● STORED RECORDS
* Begin *
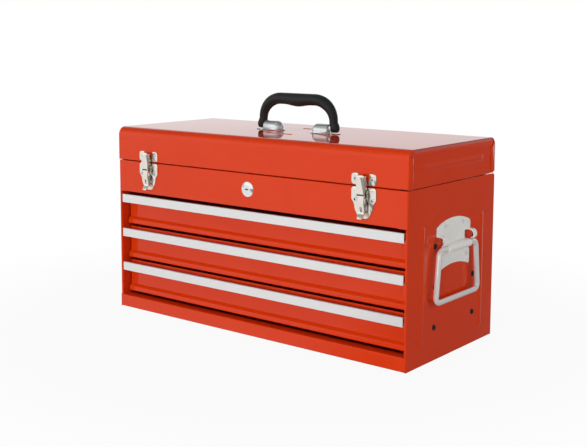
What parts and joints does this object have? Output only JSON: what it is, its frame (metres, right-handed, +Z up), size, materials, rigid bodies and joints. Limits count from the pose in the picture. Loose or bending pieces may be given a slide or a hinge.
* End *
* Begin *
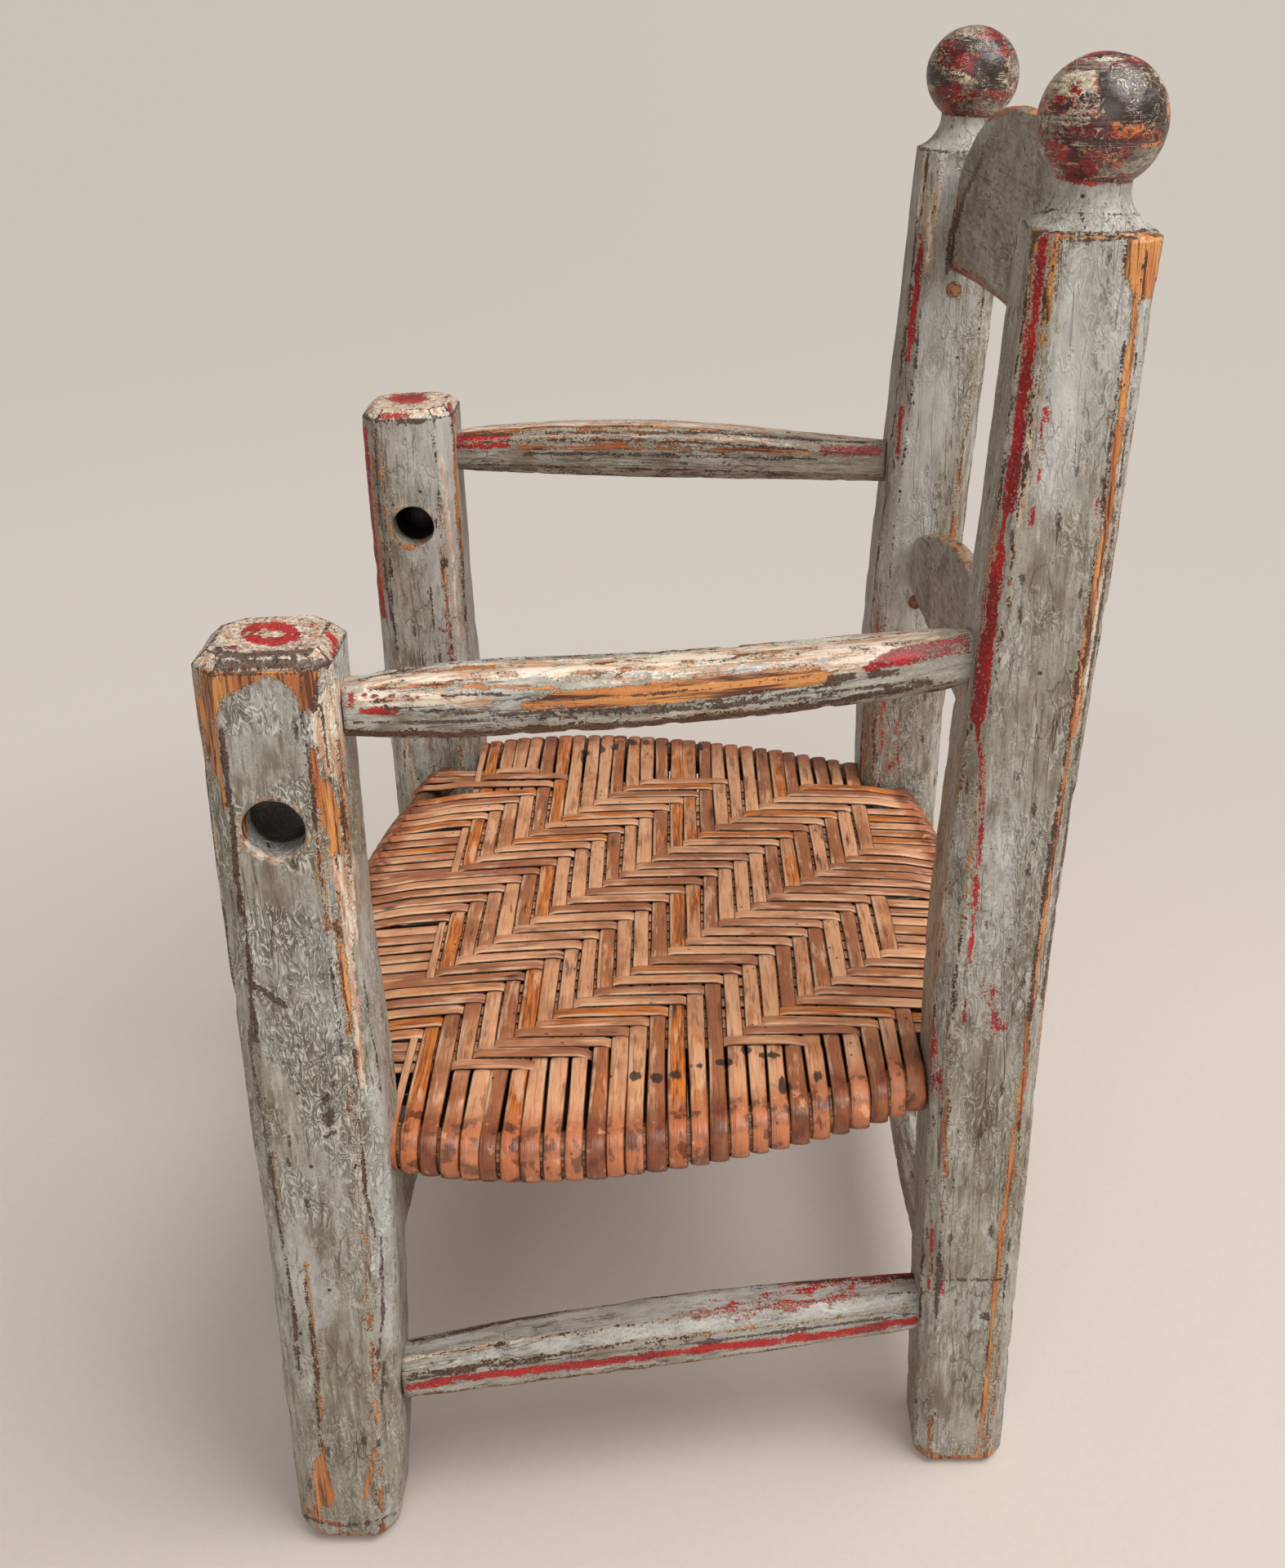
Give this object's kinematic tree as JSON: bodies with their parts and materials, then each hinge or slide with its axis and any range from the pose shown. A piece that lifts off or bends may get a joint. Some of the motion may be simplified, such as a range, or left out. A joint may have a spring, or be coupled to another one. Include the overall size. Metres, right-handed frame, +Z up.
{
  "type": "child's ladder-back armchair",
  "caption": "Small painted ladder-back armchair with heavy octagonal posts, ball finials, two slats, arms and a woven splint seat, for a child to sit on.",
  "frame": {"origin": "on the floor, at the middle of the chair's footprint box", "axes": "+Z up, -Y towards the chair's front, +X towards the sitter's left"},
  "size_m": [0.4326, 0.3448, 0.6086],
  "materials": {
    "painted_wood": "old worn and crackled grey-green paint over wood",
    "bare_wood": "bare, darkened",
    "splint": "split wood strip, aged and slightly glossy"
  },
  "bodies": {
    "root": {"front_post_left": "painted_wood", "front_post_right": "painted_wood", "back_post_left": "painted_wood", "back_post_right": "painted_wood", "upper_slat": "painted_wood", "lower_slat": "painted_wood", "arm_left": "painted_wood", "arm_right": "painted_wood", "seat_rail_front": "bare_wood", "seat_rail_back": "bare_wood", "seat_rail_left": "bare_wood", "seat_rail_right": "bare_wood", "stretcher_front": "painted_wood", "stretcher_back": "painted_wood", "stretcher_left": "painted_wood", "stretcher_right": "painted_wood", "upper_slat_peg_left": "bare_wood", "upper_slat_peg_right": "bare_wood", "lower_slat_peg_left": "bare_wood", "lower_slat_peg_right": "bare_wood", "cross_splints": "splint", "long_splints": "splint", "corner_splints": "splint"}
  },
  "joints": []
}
* End *
● GIVEN TASK
Where a line of the entries contains the word "pose", copy that line.

● CORRECT OUTPUT
What parts and joints does this object have? Output only JSON: what it is, its frame (metres, right-handed, +Z up), size, materials, rigid bodies and joints. Limits count from the pose in the picture. Loose or bending pieces may be given a slide or a hinge.
Give this object's kinematic tree as JSON: bodies with their parts and materials, then each hinge or slide with its axis and any range from the pose shown. A piece that lifts off or bends may get a joint. Some of the motion may be simplified, such as a range, or left out. A joint may have a spring, or be coupled to another one. Include the overall size. Metres, right-handed frame, +Z up.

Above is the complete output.